Modeling code records

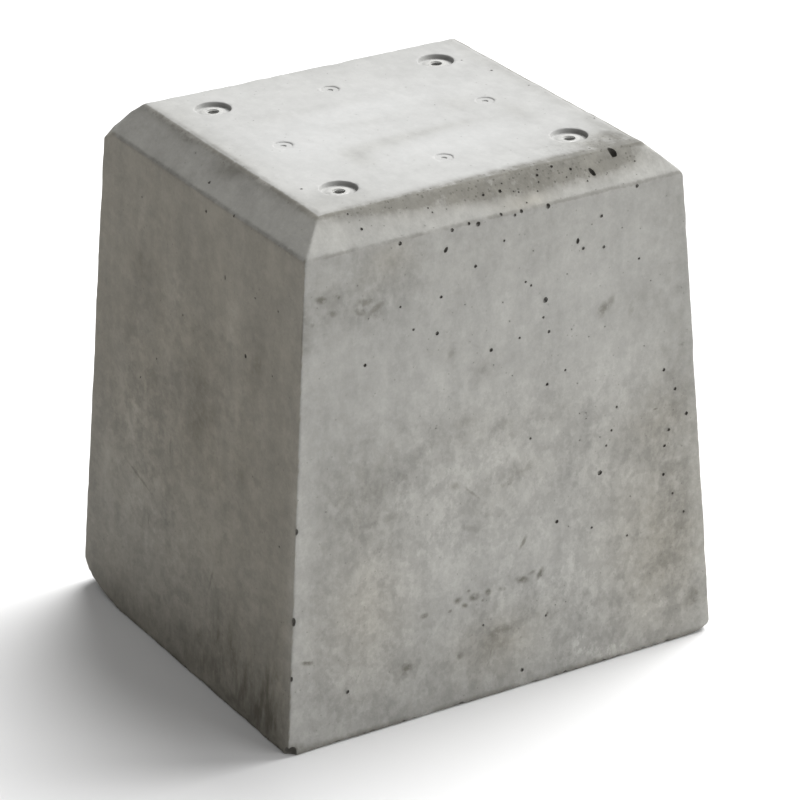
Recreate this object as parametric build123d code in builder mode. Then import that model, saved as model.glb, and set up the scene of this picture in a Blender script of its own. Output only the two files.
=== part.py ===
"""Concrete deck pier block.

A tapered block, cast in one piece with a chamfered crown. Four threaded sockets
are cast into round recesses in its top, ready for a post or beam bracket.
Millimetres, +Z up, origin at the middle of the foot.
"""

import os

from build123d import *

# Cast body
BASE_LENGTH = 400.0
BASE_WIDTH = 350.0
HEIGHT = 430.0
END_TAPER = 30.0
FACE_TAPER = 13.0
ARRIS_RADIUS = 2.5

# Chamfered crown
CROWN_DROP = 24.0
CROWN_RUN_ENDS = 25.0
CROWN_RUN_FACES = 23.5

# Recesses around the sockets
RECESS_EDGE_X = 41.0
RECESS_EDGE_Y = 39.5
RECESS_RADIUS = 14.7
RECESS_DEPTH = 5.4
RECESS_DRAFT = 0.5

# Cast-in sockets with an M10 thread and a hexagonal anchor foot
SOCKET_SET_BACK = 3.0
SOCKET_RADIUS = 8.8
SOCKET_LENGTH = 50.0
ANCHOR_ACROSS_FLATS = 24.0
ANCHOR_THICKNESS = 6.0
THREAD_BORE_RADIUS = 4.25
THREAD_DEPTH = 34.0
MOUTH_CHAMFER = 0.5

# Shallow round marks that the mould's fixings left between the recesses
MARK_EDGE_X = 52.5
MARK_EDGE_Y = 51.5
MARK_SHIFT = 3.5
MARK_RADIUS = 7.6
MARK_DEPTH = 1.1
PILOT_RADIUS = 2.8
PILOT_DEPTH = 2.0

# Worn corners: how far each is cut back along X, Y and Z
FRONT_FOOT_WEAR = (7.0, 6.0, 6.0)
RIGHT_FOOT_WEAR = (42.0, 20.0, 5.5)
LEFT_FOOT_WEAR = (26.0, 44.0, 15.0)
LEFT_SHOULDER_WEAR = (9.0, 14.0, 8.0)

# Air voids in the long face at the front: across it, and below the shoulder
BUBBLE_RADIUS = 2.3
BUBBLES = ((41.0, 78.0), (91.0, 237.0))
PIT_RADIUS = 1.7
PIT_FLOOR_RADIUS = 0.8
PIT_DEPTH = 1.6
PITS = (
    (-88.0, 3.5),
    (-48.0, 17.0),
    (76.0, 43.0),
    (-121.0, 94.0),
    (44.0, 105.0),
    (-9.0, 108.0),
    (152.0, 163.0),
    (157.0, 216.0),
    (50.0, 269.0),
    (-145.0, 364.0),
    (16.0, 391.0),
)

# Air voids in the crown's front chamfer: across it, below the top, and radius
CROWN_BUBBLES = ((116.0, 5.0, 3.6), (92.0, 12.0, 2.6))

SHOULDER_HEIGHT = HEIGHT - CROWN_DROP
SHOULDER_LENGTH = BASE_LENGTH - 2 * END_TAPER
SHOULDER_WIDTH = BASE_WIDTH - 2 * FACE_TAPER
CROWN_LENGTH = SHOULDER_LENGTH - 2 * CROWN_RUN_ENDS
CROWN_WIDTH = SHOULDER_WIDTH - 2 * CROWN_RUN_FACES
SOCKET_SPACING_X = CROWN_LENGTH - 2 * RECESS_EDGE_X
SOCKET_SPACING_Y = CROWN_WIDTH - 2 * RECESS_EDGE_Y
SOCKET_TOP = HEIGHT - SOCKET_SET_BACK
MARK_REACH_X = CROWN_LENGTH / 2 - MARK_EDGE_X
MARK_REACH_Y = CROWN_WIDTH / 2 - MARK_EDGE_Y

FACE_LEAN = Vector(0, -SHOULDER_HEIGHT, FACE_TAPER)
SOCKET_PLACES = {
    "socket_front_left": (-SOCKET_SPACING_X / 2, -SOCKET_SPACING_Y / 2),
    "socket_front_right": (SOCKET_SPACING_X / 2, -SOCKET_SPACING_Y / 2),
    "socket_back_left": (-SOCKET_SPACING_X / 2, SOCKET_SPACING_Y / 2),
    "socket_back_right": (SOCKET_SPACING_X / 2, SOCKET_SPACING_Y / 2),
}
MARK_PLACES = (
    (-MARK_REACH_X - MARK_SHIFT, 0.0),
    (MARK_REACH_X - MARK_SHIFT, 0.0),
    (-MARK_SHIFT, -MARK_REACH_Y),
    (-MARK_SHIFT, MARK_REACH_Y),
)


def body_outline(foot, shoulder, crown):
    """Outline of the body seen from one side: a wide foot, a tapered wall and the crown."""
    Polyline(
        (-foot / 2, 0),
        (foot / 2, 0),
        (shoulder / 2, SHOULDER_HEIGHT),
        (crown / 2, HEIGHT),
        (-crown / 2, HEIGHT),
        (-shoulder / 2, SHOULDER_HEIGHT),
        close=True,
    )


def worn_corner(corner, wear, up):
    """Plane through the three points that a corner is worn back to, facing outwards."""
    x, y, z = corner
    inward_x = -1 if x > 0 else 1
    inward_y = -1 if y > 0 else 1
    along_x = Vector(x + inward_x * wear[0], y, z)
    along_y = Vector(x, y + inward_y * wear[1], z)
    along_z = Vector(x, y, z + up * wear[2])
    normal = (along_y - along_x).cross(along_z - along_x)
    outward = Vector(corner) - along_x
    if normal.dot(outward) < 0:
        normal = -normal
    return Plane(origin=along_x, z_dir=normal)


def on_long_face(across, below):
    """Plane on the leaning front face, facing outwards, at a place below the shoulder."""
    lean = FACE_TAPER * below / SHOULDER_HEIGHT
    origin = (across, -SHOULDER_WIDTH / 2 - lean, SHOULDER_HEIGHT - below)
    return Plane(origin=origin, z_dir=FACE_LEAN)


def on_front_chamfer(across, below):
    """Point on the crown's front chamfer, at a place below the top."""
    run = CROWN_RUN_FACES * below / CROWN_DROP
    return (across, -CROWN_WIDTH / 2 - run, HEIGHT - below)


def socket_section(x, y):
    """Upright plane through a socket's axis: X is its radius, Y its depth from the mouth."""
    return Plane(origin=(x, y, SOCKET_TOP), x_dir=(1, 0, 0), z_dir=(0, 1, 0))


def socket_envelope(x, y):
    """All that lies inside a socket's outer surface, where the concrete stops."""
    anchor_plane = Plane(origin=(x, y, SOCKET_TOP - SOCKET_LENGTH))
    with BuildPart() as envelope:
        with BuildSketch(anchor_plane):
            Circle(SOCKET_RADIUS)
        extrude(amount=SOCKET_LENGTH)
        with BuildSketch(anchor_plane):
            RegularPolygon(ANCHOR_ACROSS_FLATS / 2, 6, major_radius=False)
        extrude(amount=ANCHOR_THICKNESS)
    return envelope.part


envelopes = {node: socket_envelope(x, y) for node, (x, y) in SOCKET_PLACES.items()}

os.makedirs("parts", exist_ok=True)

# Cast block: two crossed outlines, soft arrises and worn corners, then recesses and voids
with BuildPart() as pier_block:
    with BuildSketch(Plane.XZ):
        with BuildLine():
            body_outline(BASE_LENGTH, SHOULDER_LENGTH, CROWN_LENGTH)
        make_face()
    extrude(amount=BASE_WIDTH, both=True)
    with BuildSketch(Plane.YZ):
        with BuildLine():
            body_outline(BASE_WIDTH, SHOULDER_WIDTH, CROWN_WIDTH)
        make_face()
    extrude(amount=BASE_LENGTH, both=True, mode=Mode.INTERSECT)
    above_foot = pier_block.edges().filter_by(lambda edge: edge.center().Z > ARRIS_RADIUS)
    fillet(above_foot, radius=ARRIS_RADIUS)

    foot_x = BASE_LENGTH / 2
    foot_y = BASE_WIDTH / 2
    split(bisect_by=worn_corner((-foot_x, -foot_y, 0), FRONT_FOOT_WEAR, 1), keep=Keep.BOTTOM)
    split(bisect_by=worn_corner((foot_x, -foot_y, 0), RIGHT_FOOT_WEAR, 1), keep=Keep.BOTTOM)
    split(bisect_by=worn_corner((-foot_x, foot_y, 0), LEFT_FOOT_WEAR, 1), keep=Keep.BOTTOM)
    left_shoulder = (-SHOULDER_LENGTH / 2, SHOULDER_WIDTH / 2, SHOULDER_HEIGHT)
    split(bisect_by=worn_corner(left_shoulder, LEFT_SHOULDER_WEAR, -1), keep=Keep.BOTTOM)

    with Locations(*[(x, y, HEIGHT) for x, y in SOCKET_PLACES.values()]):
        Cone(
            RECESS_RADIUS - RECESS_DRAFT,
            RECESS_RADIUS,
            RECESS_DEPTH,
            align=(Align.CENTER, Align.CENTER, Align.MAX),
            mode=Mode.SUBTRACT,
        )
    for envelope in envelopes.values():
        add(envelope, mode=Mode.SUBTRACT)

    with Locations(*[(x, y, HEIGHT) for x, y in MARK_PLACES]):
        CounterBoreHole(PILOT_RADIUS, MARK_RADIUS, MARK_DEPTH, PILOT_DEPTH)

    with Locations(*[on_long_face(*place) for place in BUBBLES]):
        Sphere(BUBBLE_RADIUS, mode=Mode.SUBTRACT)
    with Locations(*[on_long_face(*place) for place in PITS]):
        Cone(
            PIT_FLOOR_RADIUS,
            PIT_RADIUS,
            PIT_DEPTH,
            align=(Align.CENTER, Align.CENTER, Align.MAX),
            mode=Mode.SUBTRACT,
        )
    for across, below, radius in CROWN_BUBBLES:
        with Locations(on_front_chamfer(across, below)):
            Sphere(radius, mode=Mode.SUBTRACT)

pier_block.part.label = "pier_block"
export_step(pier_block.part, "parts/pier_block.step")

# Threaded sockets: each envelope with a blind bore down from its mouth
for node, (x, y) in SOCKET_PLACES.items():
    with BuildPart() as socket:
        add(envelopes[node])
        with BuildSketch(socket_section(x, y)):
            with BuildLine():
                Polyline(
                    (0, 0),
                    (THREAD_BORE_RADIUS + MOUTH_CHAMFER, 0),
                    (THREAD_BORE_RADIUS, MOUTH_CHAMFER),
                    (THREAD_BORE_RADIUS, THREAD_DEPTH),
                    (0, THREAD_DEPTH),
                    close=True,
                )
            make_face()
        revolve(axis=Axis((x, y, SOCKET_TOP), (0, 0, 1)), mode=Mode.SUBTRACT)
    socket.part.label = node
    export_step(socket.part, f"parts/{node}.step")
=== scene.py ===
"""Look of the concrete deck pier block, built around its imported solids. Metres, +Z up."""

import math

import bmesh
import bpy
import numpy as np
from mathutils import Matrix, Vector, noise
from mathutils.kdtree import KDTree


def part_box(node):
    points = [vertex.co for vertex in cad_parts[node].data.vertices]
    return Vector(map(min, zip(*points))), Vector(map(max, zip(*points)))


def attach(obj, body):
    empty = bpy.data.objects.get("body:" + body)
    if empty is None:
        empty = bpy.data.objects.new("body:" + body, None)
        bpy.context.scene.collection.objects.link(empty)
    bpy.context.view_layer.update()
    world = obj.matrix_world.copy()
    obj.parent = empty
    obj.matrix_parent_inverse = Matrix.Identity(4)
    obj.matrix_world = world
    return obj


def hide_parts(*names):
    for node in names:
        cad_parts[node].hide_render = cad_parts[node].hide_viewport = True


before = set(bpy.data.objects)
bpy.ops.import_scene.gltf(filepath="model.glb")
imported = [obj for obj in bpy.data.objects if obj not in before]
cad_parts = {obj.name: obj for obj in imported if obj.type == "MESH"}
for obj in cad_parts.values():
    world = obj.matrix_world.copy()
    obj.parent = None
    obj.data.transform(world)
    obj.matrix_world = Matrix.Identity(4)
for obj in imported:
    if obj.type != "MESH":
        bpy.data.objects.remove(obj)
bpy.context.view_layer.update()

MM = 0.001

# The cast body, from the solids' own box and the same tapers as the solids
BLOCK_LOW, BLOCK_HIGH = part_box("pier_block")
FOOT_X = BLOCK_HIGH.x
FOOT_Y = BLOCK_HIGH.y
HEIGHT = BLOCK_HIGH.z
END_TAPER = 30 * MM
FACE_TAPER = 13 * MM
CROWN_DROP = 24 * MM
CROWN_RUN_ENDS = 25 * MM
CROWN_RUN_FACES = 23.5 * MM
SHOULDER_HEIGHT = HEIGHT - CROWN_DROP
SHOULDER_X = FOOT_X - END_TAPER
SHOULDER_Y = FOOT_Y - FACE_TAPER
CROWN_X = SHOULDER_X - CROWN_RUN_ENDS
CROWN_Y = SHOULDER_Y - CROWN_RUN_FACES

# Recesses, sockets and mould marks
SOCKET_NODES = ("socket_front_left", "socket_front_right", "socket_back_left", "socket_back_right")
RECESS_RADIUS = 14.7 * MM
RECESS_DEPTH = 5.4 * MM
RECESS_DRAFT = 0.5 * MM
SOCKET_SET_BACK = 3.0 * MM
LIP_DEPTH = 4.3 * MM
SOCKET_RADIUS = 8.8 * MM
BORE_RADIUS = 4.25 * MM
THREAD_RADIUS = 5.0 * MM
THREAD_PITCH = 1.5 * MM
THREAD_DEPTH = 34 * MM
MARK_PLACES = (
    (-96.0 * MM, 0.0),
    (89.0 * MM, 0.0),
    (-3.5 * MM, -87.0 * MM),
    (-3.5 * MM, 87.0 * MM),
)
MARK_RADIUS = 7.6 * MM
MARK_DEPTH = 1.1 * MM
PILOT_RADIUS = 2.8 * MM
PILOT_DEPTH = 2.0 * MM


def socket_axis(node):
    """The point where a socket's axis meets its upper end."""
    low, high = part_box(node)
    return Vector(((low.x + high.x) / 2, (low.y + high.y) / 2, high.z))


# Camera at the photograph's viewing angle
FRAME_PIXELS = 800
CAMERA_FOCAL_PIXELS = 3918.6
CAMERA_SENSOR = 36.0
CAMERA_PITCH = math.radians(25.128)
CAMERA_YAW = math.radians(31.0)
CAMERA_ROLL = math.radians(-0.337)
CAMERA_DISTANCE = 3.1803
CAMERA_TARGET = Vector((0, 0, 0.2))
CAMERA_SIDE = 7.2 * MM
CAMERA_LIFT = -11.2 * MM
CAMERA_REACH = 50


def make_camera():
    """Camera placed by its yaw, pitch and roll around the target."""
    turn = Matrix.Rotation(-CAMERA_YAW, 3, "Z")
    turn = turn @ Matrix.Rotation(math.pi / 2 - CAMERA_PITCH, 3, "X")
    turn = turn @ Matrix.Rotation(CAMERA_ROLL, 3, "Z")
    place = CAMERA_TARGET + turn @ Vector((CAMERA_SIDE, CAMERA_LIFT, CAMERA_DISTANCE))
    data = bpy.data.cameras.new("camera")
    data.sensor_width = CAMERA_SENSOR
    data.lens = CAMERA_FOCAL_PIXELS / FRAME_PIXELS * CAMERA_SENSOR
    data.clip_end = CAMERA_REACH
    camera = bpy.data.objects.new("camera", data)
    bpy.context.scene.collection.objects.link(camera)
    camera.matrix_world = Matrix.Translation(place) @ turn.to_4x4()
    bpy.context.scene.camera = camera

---

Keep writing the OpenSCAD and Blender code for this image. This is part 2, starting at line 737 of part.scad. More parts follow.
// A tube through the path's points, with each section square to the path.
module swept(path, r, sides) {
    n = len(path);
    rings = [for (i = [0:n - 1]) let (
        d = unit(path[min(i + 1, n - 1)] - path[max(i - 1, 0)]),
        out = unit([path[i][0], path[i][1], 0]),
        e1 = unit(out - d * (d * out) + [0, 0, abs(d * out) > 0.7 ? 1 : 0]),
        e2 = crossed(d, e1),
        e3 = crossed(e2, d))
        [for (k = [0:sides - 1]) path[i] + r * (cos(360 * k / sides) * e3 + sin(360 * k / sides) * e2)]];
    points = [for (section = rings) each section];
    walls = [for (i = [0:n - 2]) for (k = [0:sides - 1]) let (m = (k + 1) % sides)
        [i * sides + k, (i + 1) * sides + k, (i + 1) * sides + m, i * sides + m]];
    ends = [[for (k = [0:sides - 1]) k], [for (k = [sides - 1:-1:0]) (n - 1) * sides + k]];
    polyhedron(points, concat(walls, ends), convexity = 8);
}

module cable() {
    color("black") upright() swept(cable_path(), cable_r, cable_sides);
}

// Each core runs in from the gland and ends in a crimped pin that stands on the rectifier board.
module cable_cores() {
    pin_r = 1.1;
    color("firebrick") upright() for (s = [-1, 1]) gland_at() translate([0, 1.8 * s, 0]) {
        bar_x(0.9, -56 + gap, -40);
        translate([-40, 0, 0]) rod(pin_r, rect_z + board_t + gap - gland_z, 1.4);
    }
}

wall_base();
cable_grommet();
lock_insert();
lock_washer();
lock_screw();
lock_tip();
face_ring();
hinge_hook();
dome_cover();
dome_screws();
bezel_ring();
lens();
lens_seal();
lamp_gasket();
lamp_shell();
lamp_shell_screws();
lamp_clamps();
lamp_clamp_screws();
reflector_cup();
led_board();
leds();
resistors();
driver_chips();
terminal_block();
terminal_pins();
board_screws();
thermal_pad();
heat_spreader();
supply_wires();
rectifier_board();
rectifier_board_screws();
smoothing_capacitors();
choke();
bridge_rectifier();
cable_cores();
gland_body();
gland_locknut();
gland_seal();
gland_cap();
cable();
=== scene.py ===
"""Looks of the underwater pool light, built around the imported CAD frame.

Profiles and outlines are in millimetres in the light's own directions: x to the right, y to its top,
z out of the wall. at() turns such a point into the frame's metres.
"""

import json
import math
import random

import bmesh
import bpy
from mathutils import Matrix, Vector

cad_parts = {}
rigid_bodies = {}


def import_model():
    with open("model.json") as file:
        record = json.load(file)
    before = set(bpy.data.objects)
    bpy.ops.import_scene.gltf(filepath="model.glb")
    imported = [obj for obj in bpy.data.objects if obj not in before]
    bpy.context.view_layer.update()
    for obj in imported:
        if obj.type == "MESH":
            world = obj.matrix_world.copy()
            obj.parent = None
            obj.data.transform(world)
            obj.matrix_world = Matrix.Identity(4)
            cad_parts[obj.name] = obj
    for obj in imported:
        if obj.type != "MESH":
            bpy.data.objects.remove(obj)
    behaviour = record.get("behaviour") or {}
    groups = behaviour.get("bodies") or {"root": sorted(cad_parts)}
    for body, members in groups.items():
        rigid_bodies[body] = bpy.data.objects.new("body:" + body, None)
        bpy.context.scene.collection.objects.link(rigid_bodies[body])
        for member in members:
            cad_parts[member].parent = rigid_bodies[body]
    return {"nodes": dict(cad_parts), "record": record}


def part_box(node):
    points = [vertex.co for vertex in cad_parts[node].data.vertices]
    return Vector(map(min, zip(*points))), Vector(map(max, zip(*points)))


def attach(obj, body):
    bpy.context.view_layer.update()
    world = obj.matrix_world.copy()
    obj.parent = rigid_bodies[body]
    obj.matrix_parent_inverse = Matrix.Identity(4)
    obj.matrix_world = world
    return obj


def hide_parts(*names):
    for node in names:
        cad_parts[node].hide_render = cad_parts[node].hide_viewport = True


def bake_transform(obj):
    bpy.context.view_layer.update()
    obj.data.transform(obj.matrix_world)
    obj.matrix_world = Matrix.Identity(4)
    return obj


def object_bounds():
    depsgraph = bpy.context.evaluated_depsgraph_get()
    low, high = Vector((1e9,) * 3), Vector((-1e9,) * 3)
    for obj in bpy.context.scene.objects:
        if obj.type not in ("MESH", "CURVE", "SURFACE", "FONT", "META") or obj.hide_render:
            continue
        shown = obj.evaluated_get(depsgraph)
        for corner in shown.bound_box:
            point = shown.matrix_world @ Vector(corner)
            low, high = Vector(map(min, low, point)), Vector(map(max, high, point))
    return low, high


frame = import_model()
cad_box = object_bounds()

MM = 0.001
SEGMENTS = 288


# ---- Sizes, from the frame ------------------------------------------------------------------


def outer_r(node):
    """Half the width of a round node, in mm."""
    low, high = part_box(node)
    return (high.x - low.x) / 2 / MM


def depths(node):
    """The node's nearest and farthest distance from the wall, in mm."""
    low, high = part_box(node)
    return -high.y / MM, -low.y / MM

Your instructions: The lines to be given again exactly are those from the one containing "the rectifier board." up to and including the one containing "for body, members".

Full output:
// Each core runs in from the gland and ends in a crimped pin that stands on the rectifier board.
module cable_cores() {
    pin_r = 1.1;
    color("firebrick") upright() for (s = [-1, 1]) gland_at() translate([0, 1.8 * s, 0]) {
        bar_x(0.9, -56 + gap, -40);
        translate([-40, 0, 0]) rod(pin_r, rect_z + board_t + gap - gland_z, 1.4);
    }
}

wall_base();
cable_grommet();
lock_insert();
lock_washer();
lock_screw();
lock_tip();
face_ring();
hinge_hook();
dome_cover();
dome_screws();
bezel_ring();
lens();
lens_seal();
lamp_gasket();
lamp_shell();
lamp_shell_screws();
lamp_clamps();
lamp_clamp_screws();
reflector_cup();
led_board();
leds();
resistors();
driver_chips();
terminal_block();
terminal_pins();
board_screws();
thermal_pad();
heat_spreader();
supply_wires();
rectifier_board();
rectifier_board_screws();
smoothing_capacitors();
choke();
bridge_rectifier();
cable_cores();
gland_body();
gland_locknut();
gland_seal();
gland_cap();
cable();
=== scene.py ===
"""Looks of the underwater pool light, built around the imported CAD frame.

Profiles and outlines are in millimetres in the light's own directions: x to the right, y to its top,
z out of the wall. at() turns such a point into the frame's metres.
"""

import json
import math
import random

import bmesh
import bpy
from mathutils import Matrix, Vector

cad_parts = {}
rigid_bodies = {}


def import_model():
    with open("model.json") as file:
        record = json.load(file)
    before = set(bpy.data.objects)
    bpy.ops.import_scene.gltf(filepath="model.glb")
    imported = [obj for obj in bpy.data.objects if obj not in before]
    bpy.context.view_layer.update()
    for obj in imported:
        if obj.type == "MESH":
            world = obj.matrix_world.copy()
            obj.parent = None
            obj.data.transform(world)
            obj.matrix_world = Matrix.Identity(4)
            cad_parts[obj.name] = obj
    for obj in imported:
        if obj.type != "MESH":
            bpy.data.objects.remove(obj)
    behaviour = record.get("behaviour") or {}
    groups = behaviour.get("bodies") or {"root": sorted(cad_parts)}
    for body, members in groups.items():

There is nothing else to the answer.